§ Set task
Quote only the lines from the line containing "bpy.data.objects.remove(obj)" to the line containing "depsgraph = bpy.context.evaluated_depsgraph_get()", with both of those lines included, please, exactly as written.
━━━ Dataset extract
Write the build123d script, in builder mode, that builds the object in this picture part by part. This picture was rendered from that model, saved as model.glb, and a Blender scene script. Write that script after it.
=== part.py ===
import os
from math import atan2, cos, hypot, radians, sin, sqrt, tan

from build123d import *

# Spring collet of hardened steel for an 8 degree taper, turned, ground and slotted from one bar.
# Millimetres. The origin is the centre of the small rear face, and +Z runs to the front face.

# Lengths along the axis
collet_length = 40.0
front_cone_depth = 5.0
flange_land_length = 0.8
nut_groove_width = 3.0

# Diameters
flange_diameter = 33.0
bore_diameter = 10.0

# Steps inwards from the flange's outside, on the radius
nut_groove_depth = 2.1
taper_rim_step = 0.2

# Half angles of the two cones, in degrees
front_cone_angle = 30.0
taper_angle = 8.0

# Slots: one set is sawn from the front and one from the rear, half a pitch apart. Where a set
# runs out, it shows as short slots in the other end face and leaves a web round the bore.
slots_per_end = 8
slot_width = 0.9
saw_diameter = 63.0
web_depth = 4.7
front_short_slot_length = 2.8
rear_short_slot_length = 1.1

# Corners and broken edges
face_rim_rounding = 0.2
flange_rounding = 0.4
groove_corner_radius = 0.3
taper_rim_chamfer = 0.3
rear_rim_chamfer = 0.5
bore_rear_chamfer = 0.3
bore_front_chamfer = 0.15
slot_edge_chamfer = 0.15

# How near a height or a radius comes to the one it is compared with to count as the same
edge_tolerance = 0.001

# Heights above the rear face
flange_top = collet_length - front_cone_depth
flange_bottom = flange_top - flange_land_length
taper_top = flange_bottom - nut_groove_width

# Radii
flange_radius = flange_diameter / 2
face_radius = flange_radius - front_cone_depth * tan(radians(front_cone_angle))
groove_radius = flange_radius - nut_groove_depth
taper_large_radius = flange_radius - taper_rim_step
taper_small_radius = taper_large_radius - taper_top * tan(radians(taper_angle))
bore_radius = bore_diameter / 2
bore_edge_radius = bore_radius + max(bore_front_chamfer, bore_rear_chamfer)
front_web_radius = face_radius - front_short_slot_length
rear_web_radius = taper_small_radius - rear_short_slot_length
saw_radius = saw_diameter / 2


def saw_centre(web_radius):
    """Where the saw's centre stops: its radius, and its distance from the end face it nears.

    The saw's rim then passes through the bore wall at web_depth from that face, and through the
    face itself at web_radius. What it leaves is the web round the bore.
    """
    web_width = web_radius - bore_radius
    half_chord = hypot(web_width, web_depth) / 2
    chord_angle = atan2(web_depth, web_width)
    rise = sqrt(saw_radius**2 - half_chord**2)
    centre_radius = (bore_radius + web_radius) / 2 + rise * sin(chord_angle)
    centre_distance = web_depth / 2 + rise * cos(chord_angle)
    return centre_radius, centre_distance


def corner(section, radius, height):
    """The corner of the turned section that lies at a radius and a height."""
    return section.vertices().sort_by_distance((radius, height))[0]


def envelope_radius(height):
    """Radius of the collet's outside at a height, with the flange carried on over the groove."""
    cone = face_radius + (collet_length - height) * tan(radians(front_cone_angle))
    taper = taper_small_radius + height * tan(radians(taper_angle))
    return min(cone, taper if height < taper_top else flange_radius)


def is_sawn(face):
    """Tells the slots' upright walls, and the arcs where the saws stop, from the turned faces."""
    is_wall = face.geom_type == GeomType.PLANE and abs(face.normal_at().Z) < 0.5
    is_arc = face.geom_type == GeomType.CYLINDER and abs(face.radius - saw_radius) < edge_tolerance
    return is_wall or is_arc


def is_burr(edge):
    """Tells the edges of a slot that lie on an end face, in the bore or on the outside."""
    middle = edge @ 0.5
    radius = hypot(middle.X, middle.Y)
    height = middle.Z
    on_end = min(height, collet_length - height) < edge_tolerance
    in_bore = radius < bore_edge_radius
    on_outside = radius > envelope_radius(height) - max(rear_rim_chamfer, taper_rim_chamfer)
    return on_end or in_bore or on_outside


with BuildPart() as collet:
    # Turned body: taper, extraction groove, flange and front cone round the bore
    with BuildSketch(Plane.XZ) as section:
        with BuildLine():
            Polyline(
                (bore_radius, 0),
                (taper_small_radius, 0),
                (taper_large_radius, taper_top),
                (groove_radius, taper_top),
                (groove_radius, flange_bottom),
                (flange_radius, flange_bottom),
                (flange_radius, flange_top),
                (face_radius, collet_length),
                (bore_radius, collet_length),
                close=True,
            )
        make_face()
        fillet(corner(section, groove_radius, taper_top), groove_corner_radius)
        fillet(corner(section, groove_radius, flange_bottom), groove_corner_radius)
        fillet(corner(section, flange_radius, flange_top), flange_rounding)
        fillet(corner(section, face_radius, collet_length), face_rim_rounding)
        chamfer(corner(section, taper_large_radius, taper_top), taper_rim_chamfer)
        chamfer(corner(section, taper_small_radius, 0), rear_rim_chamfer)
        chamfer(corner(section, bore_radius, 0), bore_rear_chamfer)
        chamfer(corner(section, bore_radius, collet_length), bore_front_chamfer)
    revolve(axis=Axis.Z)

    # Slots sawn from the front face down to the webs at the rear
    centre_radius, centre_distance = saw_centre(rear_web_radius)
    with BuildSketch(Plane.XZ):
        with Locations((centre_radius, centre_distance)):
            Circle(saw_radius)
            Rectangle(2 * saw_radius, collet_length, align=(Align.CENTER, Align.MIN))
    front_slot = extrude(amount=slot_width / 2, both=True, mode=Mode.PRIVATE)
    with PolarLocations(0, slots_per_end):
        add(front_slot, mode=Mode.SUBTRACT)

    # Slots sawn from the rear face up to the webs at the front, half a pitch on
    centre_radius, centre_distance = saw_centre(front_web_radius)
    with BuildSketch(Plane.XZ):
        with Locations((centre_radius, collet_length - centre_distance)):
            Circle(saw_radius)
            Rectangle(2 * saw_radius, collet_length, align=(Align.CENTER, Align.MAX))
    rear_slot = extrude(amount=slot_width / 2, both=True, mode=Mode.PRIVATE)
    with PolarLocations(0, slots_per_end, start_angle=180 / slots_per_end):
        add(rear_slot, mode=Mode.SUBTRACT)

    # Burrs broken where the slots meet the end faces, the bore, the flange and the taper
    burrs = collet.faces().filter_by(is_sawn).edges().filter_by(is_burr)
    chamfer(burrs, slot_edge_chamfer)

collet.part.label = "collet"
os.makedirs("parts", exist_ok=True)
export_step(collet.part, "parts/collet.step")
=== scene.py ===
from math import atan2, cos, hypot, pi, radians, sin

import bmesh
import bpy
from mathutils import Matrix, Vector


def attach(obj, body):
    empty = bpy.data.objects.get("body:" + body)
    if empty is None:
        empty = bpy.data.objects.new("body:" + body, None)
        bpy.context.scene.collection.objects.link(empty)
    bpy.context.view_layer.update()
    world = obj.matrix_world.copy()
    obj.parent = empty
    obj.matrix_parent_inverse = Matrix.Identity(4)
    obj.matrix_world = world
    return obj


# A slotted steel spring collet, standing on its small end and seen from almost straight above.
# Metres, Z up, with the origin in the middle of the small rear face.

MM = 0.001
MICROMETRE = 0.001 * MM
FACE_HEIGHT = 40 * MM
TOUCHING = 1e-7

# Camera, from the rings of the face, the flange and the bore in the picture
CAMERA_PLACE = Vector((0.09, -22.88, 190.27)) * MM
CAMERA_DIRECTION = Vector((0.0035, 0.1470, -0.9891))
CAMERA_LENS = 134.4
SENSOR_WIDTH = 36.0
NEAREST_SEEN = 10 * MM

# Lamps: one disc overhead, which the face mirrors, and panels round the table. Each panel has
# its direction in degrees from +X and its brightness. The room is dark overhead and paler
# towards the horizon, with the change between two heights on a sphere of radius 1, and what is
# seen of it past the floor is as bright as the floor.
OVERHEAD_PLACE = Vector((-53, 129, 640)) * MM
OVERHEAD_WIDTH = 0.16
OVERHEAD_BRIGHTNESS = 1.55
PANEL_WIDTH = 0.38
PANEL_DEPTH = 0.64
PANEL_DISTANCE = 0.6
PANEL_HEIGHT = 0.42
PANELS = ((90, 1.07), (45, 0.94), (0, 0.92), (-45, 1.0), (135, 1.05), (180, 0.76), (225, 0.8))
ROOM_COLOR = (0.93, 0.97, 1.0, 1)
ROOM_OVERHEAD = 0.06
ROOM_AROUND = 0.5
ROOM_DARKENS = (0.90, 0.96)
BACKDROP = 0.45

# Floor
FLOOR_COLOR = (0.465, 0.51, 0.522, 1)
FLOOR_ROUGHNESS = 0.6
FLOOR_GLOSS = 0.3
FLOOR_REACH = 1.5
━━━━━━
━━━ Dataset extract
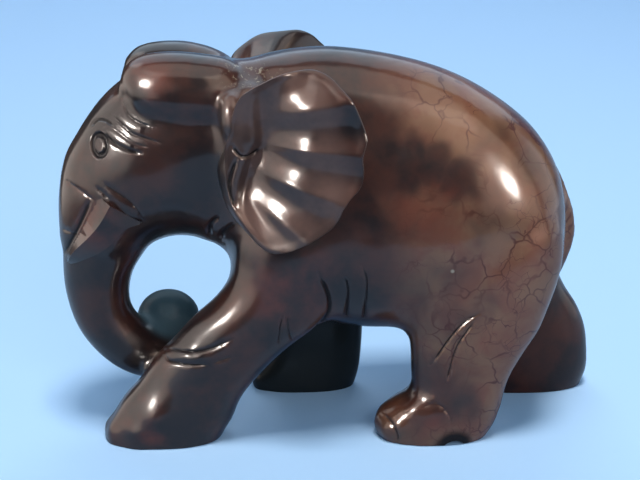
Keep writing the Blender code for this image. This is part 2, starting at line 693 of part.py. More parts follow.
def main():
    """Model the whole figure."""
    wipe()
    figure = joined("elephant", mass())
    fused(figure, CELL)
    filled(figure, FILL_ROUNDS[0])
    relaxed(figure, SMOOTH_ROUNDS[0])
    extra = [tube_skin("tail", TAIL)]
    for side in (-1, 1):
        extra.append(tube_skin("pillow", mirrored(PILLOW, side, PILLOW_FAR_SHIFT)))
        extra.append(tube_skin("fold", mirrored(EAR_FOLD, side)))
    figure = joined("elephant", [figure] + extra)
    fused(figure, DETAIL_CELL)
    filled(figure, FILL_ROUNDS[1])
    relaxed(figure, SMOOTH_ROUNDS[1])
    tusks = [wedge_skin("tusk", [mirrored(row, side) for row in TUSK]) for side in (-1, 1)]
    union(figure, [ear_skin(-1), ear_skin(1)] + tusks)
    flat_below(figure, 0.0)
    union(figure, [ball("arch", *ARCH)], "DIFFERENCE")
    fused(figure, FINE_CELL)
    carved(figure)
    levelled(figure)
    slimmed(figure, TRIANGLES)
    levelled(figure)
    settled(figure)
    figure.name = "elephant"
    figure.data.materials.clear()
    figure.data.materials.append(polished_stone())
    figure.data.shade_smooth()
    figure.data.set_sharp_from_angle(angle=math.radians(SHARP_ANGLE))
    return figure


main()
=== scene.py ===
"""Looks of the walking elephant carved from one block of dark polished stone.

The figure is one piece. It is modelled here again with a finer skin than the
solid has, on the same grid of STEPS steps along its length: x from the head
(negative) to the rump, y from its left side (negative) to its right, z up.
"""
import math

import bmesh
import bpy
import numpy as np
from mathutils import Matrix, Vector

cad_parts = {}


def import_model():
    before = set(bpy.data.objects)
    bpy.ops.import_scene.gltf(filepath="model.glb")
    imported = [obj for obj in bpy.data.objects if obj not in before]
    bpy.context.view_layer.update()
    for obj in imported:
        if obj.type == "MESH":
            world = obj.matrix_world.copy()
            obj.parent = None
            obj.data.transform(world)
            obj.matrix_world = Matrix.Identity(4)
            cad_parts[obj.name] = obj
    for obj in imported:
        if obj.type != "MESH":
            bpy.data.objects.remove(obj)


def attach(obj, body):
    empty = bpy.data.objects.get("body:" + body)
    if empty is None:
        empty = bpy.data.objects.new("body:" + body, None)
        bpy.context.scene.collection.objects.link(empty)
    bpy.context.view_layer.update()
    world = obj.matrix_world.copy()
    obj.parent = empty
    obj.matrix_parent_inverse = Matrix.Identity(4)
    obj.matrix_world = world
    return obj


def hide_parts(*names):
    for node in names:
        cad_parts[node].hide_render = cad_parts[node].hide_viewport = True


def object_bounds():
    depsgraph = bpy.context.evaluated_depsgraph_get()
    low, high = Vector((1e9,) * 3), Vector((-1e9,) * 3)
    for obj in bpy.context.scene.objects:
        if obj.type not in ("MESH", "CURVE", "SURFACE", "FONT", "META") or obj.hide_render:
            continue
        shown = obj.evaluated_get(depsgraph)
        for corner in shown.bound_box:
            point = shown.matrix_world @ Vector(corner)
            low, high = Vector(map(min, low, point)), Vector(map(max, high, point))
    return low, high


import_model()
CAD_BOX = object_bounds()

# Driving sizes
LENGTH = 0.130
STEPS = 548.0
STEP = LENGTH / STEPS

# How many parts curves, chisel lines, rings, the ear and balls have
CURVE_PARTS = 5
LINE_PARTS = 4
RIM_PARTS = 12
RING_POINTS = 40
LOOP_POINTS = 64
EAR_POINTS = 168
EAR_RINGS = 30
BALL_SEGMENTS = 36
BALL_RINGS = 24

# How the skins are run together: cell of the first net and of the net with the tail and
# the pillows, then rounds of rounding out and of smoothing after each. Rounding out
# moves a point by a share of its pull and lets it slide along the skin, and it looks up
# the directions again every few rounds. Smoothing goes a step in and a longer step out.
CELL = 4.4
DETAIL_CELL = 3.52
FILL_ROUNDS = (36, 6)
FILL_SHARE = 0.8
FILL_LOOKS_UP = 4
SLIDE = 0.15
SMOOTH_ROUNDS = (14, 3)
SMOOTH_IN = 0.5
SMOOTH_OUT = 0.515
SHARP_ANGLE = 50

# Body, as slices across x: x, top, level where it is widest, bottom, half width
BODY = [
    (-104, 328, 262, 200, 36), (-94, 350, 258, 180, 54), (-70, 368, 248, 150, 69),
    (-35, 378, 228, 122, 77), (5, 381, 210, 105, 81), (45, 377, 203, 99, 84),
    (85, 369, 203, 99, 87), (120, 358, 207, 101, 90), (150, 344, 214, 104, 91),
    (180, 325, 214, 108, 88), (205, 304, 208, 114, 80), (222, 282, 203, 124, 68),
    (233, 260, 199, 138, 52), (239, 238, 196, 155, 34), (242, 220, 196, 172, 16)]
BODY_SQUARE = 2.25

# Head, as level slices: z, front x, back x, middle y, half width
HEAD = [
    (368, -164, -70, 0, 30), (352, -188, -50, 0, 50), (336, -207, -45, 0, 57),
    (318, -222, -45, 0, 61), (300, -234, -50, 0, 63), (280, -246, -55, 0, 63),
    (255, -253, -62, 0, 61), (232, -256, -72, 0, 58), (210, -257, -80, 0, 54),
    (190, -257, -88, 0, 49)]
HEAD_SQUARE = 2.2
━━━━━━
━━━ Dataset extract
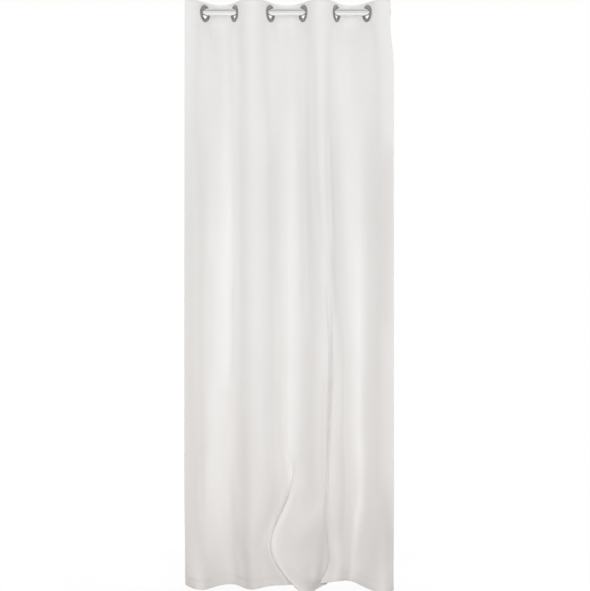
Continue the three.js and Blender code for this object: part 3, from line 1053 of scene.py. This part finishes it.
━━━━━━
§ Response
            bpy.data.objects.remove(obj)


def attach(obj, body):
    empty = bpy.data.objects.get("body:" + body)
    if empty is None:
        empty = bpy.data.objects.new("body:" + body, None)
        bpy.context.scene.collection.objects.link(empty)
    bpy.context.view_layer.update()
    world = obj.matrix_world.copy()
    obj.parent = empty
    obj.matrix_parent_inverse = Matrix.Identity(4)
    obj.matrix_world = world
    return obj


def hide_parts(*names):
    for node in names:
        cad_parts[node].hide_render = cad_parts[node].hide_viewport = True


def object_bounds():
    depsgraph = bpy.context.evaluated_depsgraph_get()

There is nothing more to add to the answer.